Dialectische gedragstherapie bij Nederlandse vrouwen met een borderline persoonlijkheidsstoornis,met en zonder verslavingsproblemen
verslaving
achtergrond Dialectische gedragstherapie is een veelbelovende behandeling voor patiënten met een borderline persoonlijkheidsstoornis. De vraag is of deze therapie beschouwd kan worden als een bewezen effectieve interventie als ook sprake is van comorbide middelenafhankelijkheid.
doel Onderzoeken of dialectische gedragstherapie effectiever is bij het bestrijden van de symptomen van de borderline persoonlijkheidsstoornis en bij het verminderen van middelenafhankelijkheid dan de standaardbehandeling ('treatment as usual') bij vrouwelijke Nederlandse patiënten.

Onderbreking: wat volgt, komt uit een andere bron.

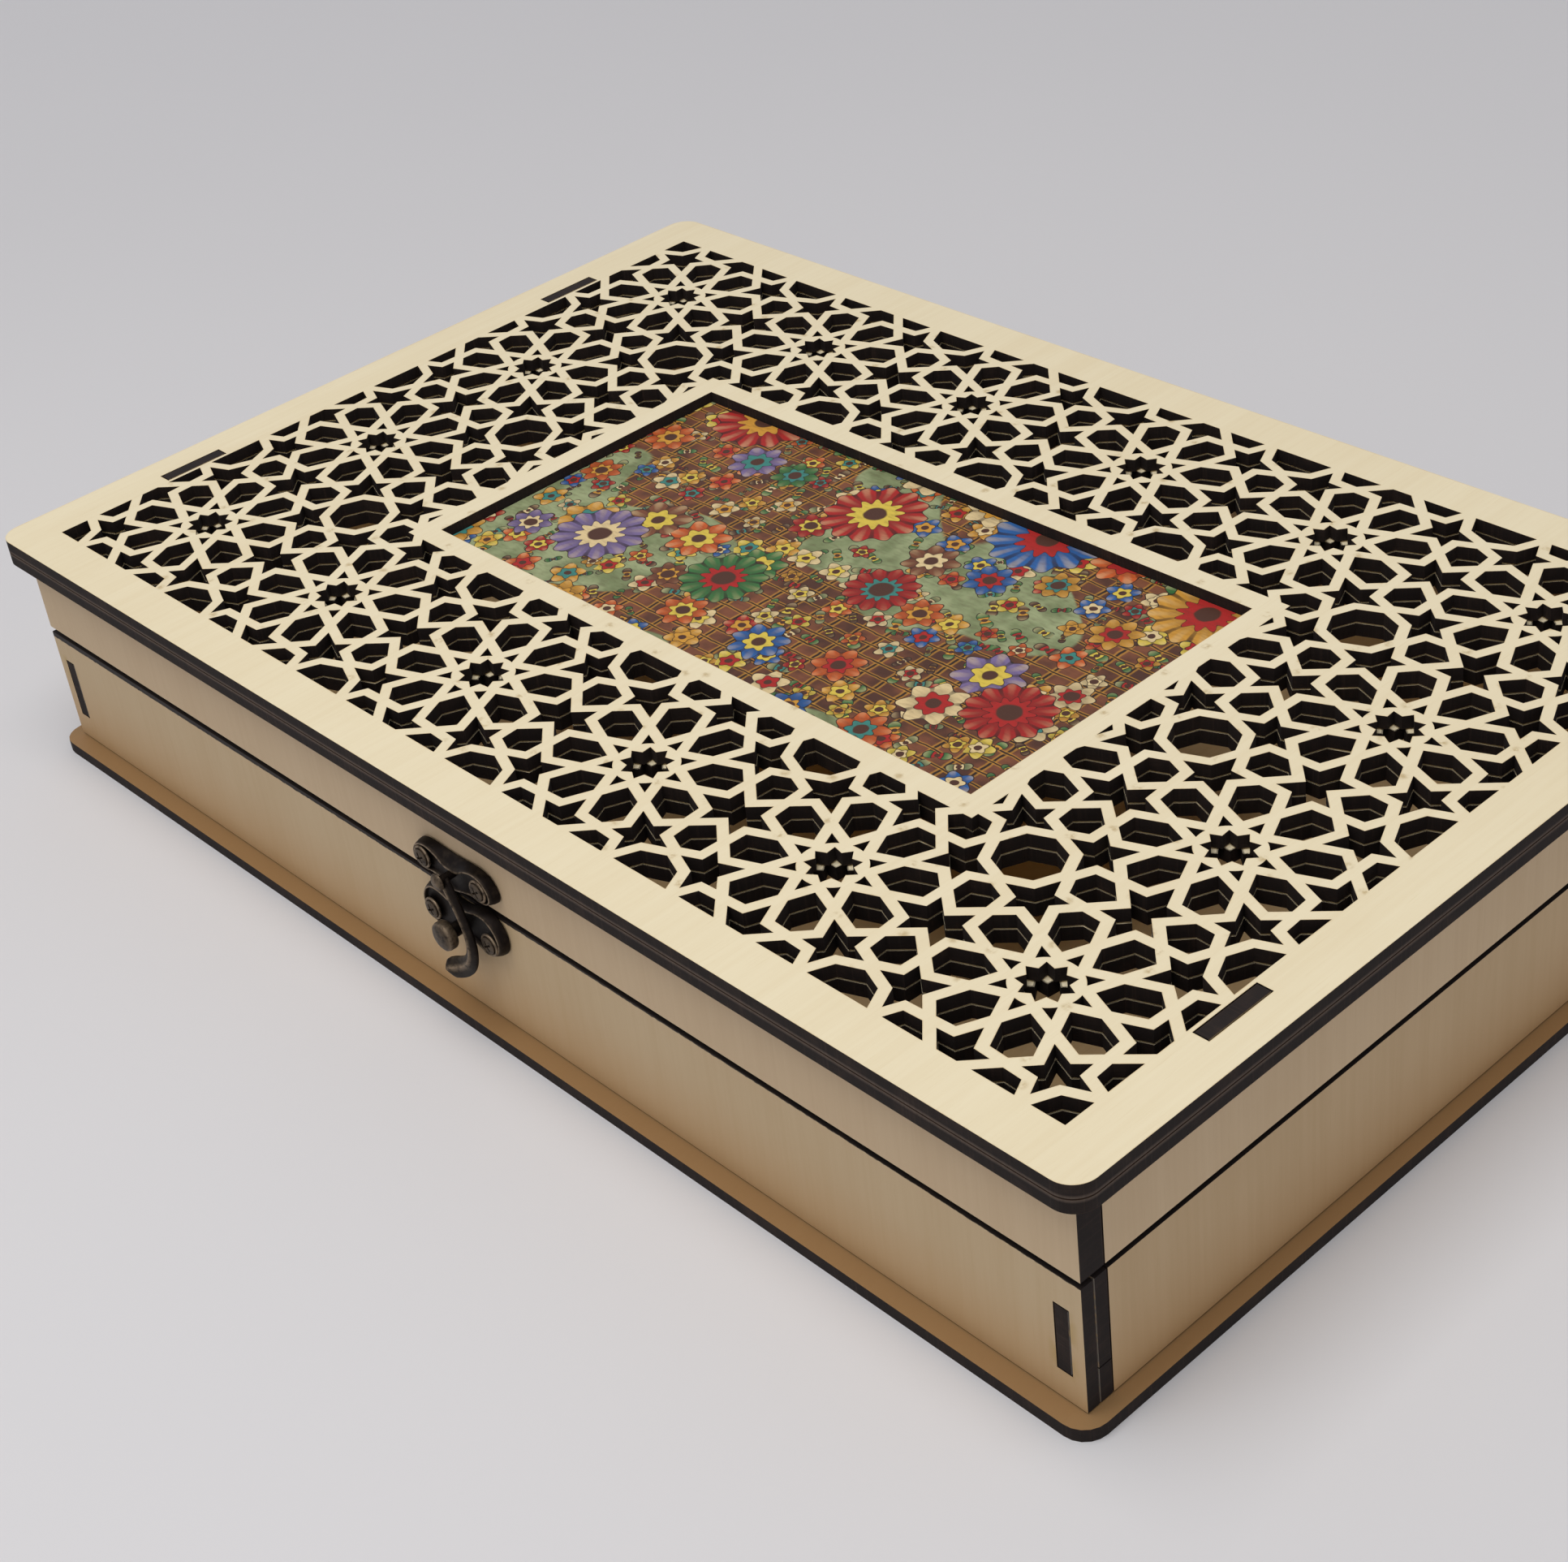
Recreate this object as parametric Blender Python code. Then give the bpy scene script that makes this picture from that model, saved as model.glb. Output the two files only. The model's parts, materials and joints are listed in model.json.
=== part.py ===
"""Keepsake box of laser-cut plywood, with a star-lattice lid, a hook latch and two hinges.

Metres, +Z up. The box stands on Z = 0 with the centre of its base plate at the origin.
The latch is on the front, which faces -Y, and the hinges are on the back.
"""
import math

import bmesh
import bpy
from mathutils import Matrix, Vector

# Sheet stock and clearances
SHEET = 0.0028
FIT = 0.0003

# Lattice repeat, and how many repeats the lid holds
CELL_LENGTH = 0.04964
CELL_WIDTH = 0.04609
CELLS_LONG = 6
CELLS_WIDE = 4
STRAP_WIDTH = 0.0022

# Lid panels and base plate
BORDER_AT_ENDS = 0.01108
BORDER_AT_SIDES = 0.01012
CORNER_RADIUS = 0.005
CORNER_STEPS = 5
OVERHANG = 0.0041
LEDGE_AT_ENDS = 0.0033

# Walls
BASE_WALL_HEIGHT = 0.02755
LID_WALL_HEIGHT = 0.0179
LID_WALL_THICKNESS = 0.0054
SEAM = 0.00135
LINER_STRIP_HEIGHT = 0.0076

# Tabs of the inner walls
BASE_TAB_HEIGHT = 0.0142
BASE_TAB_RISE = 0.0065
LID_TAB_LENGTH = 0.0152
LID_TAB_OFFSET = 0.0559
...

methode Achtenvijftig vrouwen met een borderline persoonlijkheidsstoornis, afkomstig uit de verslavingszorg (n=19) en uit ggz-instellingen (n=39), zijn gerandomiseerd toegewezen aan 12 maanden dialectische gedragstherapie of 12 maanden standaardbehandeling. De uitkomstmaten waren: drop-out (therapietrouw), parasuïcidaal gedrag, impulsief zelfbeschadigend gedrag en middelenafhankelijkheid.
resultaten Dialectische gedragstherapie resulteerde, vergeleken met de standaardbehandeling, in een lager drop-outpercentage (23% vs. 63%), in minder zelfverwondend en zelfbeschadigend impulsief gedrag, vooral bij patiënten met een geschiedenis van frequent impulsief zelfbeschadigend gedrag, en in een afname van alcoholafhankelijkheid. Bij de followupmeting, 6 maanden na afloop van de behandeling, was dialectische gedragstherapie nog steeds significant effectiever, maar de grootte van het effect was kleiner geworden.
conclusie Dialectische gedragstherapie is superieur aan de standaardtherapie waar het verminderen van hoog-risicogedragingen bij patiënten met een borderline persoonlijkheidsstoornis betreft. Voor het behoud van effect is voortgezette behandeling noodzakelijk.